|Sheep decides to review the concert instead|
1 November 2013
School Of The Arts Concert Hall
The number of audience members could not do justice to the superb performance at SOTA last evening. Perhaps it is because of all the other surrounding events overshadowing this concert – the Viva Verdi Gala concert by the SSO, the opening of the Singapore Writers’ Festival, and the ongoing Singapore Biennale that the concert hall was only about 60% filled. With three concertos and a 5-minute long overture on the programme, it was obvious that the role of the newly-formed Young Musicians’ Foundation Orchestra was to support and accompany the solo performances of three of Russia’s most prominent young musicians. Beginning with the rarely-performed Overture to The Creatures of Prometheus by Beethoven, the orchestra was energetic and concise, fully engaged in following their founder and conductor Darrell Ang.
|Baeva decides to take on Ang in an arm-wrestling competition after the concerto while Sheep watches from the front row|
Stradivarius violin in hand, Alena Baeva walked onstage in a red gown and gave a rendition of the Mendelssohn Violin Concerto as fiery as the shade of red she was in. It was a little unusual that her instrument sounded a little thin and sharp, and a little forced at times. The balance between soloist and orchestra was even for most part, but she sometimes receded into the orchestral textures. Baeva’s crisp articulation after the cadenza in the first movement contrasted refreshingly with the melody in the high winds and violins. The second movement, joined to the first by a single bassoon, was sweet and serene, and led to the daringly fast finale, where the cellos had to rush their singing countermelodic line because she seemed to be pulling them along with her. Her bow control was always impeccable though, navigating through the quick tempo with an impressive agility.

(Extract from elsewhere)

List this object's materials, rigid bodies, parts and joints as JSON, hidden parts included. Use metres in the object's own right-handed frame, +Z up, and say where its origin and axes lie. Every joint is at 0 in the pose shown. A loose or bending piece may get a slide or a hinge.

|Uryupin looking relieved that he put up a good performance|
Clarinet soloist Valentin Uryupin then took the spotlight, looking stressed and a little nervous. He nodded to Ang to start the concerto, and only realised that he forgot to tune after the orchestra started! He managed to tune during the course of the 47-bar orchestral introduction and was visibly calmer afterwards. As if the solo part to the first movement of Weber’s First Concerto wasn’t difficult enough, Uryupin further embellished it with ornaments, impressing this writer and possibly all the other clarinettists in the audience. The Adagio was beautifully poetic, and showed off his softer side with phrases that seemed to start and end from nowhere. Somewhere in the middle, the orchestra was reduced to a horn trio which accompanied him in a luscious chorale. Like the third movement of the Mendelssohn Violin Concerto before, the Rondo was a thrilling joyride, taken at a breakneck speed. The orchestra kept up ably this time though, with the razor-sharp precision that was displayed in the opening Overture.
|Finally, a smile from the brooding Buzlov|
The opening of the continuous single-movement Saint-Saëns was dramatic, powerful and brooding, very much like how Alexander Buzlov looked. The drama soon gave way to heartfelt lyricism, his personality emerging as the bold voice of his cello soared above and sometimes playfully interacting with the orchestra. He played as though the bow was an extension of his arm, a part of him, effortlessly tossing off the technical hurdles, navigating through the double-stopped passages while still keeping the rich, sonorous tone. It was a pity that the orchestra was not given more solo repertoire, the musicians were sensitive, responding well to Ang’s robust strokes. Particularly noteworthy were the cellos and the first oboe, whose expressive solos in the Saint-Saëns gave an added sparkle to what was already a spectacular evening.
This concert was organised by energy group Gazprom as part of their Synergy in Music movement.